┌──

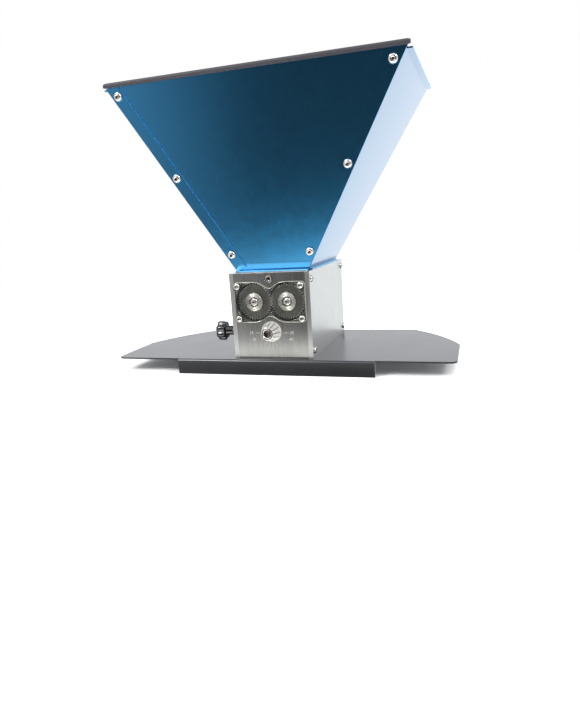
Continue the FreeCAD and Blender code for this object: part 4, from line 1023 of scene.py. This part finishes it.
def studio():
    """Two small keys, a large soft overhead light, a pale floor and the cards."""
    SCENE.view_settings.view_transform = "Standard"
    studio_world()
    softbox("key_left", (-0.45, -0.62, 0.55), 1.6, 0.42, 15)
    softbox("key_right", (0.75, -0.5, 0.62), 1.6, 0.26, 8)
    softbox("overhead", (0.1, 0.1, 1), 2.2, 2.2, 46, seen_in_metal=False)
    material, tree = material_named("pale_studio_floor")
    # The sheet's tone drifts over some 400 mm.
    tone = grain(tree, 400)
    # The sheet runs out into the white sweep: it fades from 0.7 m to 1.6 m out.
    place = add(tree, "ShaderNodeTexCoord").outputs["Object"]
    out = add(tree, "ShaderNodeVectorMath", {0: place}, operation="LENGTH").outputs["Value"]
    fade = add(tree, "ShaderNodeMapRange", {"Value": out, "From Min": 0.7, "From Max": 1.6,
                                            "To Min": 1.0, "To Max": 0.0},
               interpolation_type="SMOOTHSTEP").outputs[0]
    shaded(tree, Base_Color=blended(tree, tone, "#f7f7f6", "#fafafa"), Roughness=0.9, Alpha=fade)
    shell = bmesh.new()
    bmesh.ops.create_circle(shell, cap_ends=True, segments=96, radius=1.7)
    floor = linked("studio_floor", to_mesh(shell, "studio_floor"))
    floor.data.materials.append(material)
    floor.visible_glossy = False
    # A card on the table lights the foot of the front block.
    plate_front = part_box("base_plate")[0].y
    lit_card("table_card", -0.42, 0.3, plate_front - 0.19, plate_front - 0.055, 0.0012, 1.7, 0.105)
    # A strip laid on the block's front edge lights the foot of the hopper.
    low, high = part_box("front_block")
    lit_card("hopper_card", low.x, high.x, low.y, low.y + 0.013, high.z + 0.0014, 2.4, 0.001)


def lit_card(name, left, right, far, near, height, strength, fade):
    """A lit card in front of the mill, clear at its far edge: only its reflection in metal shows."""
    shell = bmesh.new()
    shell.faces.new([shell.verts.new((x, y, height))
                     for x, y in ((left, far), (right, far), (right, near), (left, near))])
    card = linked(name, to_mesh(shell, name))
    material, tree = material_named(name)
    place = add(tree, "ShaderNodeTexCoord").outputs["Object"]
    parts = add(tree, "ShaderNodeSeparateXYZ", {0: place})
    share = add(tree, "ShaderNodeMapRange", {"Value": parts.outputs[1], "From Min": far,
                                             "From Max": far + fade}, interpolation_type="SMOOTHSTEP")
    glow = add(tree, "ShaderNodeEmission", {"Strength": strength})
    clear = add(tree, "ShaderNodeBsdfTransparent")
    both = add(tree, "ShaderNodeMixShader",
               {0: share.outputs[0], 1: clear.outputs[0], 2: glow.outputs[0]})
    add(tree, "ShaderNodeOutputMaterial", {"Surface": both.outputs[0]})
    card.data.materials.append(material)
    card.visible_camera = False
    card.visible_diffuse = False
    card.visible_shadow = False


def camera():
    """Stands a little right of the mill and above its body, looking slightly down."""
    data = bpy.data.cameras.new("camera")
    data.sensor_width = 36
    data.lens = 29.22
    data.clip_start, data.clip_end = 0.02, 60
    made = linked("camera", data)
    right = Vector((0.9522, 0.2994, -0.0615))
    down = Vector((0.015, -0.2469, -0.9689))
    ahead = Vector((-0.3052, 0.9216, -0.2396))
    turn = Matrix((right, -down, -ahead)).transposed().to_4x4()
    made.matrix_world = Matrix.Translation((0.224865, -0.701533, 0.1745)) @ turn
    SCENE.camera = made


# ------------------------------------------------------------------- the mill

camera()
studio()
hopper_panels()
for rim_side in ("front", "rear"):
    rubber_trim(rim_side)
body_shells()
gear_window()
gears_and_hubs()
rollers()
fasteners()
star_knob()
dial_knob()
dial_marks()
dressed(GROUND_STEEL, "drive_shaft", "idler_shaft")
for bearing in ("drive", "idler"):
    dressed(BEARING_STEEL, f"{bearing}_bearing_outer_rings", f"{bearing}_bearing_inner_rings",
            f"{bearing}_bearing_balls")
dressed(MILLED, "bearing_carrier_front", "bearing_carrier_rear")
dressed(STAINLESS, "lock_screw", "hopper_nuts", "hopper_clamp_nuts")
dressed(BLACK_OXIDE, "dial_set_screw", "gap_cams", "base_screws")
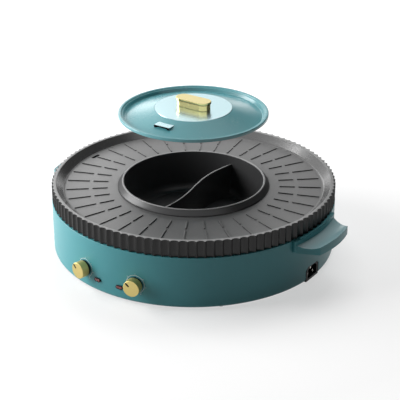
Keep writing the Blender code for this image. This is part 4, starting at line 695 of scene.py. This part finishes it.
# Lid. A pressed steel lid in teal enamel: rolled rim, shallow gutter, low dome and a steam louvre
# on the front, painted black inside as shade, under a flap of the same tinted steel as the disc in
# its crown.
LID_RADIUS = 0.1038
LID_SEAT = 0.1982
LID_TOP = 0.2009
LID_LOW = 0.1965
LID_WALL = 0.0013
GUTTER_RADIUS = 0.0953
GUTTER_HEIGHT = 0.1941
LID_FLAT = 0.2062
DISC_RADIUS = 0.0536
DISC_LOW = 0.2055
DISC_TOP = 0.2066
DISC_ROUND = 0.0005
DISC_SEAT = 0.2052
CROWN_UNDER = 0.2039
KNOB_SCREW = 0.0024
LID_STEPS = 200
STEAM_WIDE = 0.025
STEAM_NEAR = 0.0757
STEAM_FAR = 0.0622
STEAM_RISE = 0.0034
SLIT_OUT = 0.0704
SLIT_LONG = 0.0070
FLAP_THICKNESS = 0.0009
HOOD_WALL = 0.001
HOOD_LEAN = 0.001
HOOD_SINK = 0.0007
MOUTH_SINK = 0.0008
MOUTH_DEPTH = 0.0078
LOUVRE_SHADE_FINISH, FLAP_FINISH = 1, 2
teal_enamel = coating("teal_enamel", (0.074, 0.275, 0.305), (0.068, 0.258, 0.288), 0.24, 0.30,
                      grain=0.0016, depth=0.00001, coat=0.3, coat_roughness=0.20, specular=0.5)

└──

> _Instruction_
Return every entry exactly as given.

> _Solution to this problem_
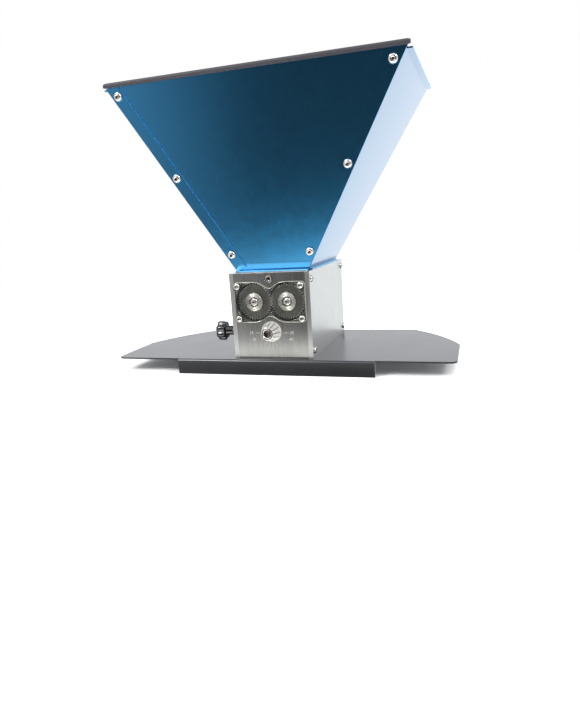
Continue the FreeCAD and Blender code for this object: part 4, from line 1023 of scene.py. This part finishes it.
def studio():
    """Two small keys, a large soft overhead light, a pale floor and the cards."""
    SCENE.view_settings.view_transform = "Standard"
    studio_world()
    softbox("key_left", (-0.45, -0.62, 0.55), 1.6, 0.42, 15)
    softbox("key_right", (0.75, -0.5, 0.62), 1.6, 0.26, 8)
    softbox("overhead", (0.1, 0.1, 1), 2.2, 2.2, 46, seen_in_metal=False)
    material, tree = material_named("pale_studio_floor")
    # The sheet's tone drifts over some 400 mm.
    tone = grain(tree, 400)
    # The sheet runs out into the white sweep: it fades from 0.7 m to 1.6 m out.
    place = add(tree, "ShaderNodeTexCoord").outputs["Object"]
    out = add(tree, "ShaderNodeVectorMath", {0: place}, operation="LENGTH").outputs["Value"]
    fade = add(tree, "ShaderNodeMapRange", {"Value": out, "From Min": 0.7, "From Max": 1.6,
                                            "To Min": 1.0, "To Max": 0.0},
               interpolation_type="SMOOTHSTEP").outputs[0]
    shaded(tree, Base_Color=blended(tree, tone, "#f7f7f6", "#fafafa"), Roughness=0.9, Alpha=fade)
    shell = bmesh.new()
    bmesh.ops.create_circle(shell, cap_ends=True, segments=96, radius=1.7)
    floor = linked("studio_floor", to_mesh(shell, "studio_floor"))
    floor.data.materials.append(material)
    floor.visible_glossy = False
    # A card on the table lights the foot of the front block.
    plate_front = part_box("base_plate")[0].y
    lit_card("table_card", -0.42, 0.3, plate_front - 0.19, plate_front - 0.055, 0.0012, 1.7, 0.105)
    # A strip laid on the block's front edge lights the foot of the hopper.
    low, high = part_box("front_block")
    lit_card("hopper_card", low.x, high.x, low.y, low.y + 0.013, high.z + 0.0014, 2.4, 0.001)


def lit_card(name, left, right, far, near, height, strength, fade):
    """A lit card in front of the mill, clear at its far edge: only its reflection in metal shows."""
    shell = bmesh.new()
    shell.faces.new([shell.verts.new((x, y, height))
                     for x, y in ((left, far), (right, far), (right, near), (left, near))])
    card = linked(name, to_mesh(shell, name))
    material, tree = material_named(name)
    place = add(tree, "ShaderNodeTexCoord").outputs["Object"]
    parts = add(tree, "ShaderNodeSeparateXYZ", {0: place})
    share = add(tree, "ShaderNodeMapRange", {"Value": parts.outputs[1], "From Min": far,
                                             "From Max": far + fade}, interpolation_type="SMOOTHSTEP")
    glow = add(tree, "ShaderNodeEmission", {"Strength": strength})
    clear = add(tree, "ShaderNodeBsdfTransparent")
    both = add(tree, "ShaderNodeMixShader",
               {0: share.outputs[0], 1: clear.outputs[0], 2: glow.outputs[0]})
    add(tree, "ShaderNodeOutputMaterial", {"Surface": both.outputs[0]})
    card.data.materials.append(material)
    card.visible_camera = False
    card.visible_diffuse = False
    card.visible_shadow = False


def camera():
    """Stands a little right of the mill and above its body, looking slightly down."""
    data = bpy.data.cameras.new("camera")
    data.sensor_width = 36
    data.lens = 29.22
    data.clip_start, data.clip_end = 0.02, 60
    made = linked("camera", data)
    right = Vector((0.9522, 0.2994, -0.0615))
    down = Vector((0.015, -0.2469, -0.9689))
    ahead = Vector((-0.3052, 0.9216, -0.2396))
    turn = Matrix((right, -down, -ahead)).transposed().to_4x4()
    made.matrix_world = Matrix.Translation((0.224865, -0.701533, 0.1745)) @ turn
    SCENE.camera = made


# ------------------------------------------------------------------- the mill

camera()
studio()
hopper_panels()
for rim_side in ("front", "rear"):
    rubber_trim(rim_side)
body_shells()
gear_window()
gears_and_hubs()
rollers()
fasteners()
star_knob()
dial_knob()
dial_marks()
dressed(GROUND_STEEL, "drive_shaft", "idler_shaft")
for bearing in ("drive", "idler"):
    dressed(BEARING_STEEL, f"{bearing}_bearing_outer_rings", f"{bearing}_bearing_inner_rings",
            f"{bearing}_bearing_balls")
dressed(MILLED, "bearing_carrier_front", "bearing_carrier_rear")
dressed(STAINLESS, "lock_screw", "hopper_nuts", "hopper_clamp_nuts")
dressed(BLACK_OXIDE, "dial_set_screw", "gap_cams", "base_screws")
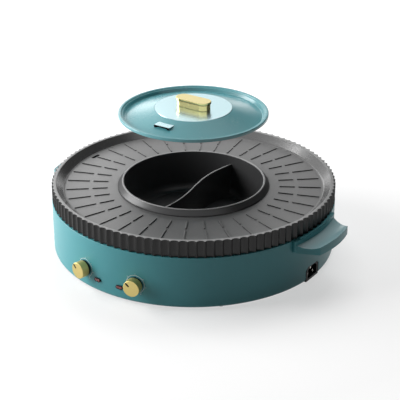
Keep writing the Blender code for this image. This is part 4, starting at line 695 of scene.py. This part finishes it.
# Lid. A pressed steel lid in teal enamel: rolled rim, shallow gutter, low dome and a steam louvre
# on the front, painted black inside as shade, under a flap of the same tinted steel as the disc in
# its crown.
LID_RADIUS = 0.1038
LID_SEAT = 0.1982
LID_TOP = 0.2009
LID_LOW = 0.1965
LID_WALL = 0.0013
GUTTER_RADIUS = 0.0953
GUTTER_HEIGHT = 0.1941
LID_FLAT = 0.2062
DISC_RADIUS = 0.0536
DISC_LOW = 0.2055
DISC_TOP = 0.2066
DISC_ROUND = 0.0005
DISC_SEAT = 0.2052
CROWN_UNDER = 0.2039
KNOB_SCREW = 0.0024
LID_STEPS = 200
STEAM_WIDE = 0.025
STEAM_NEAR = 0.0757
STEAM_FAR = 0.0622
STEAM_RISE = 0.0034
SLIT_OUT = 0.0704
SLIT_LONG = 0.0070
FLAP_THICKNESS = 0.0009
HOOD_WALL = 0.001
HOOD_LEAN = 0.001
HOOD_SINK = 0.0007
MOUTH_SINK = 0.0008
MOUTH_DEPTH = 0.0078
LOUVRE_SHADE_FINISH, FLAP_FINISH = 1, 2
teal_enamel = coating("teal_enamel", (0.074, 0.275, 0.305), (0.068, 0.258, 0.288), 0.24, 0.30,
                      grain=0.0016, depth=0.00001, coat=0.3, coat_roughness=0.20, specular=0.5)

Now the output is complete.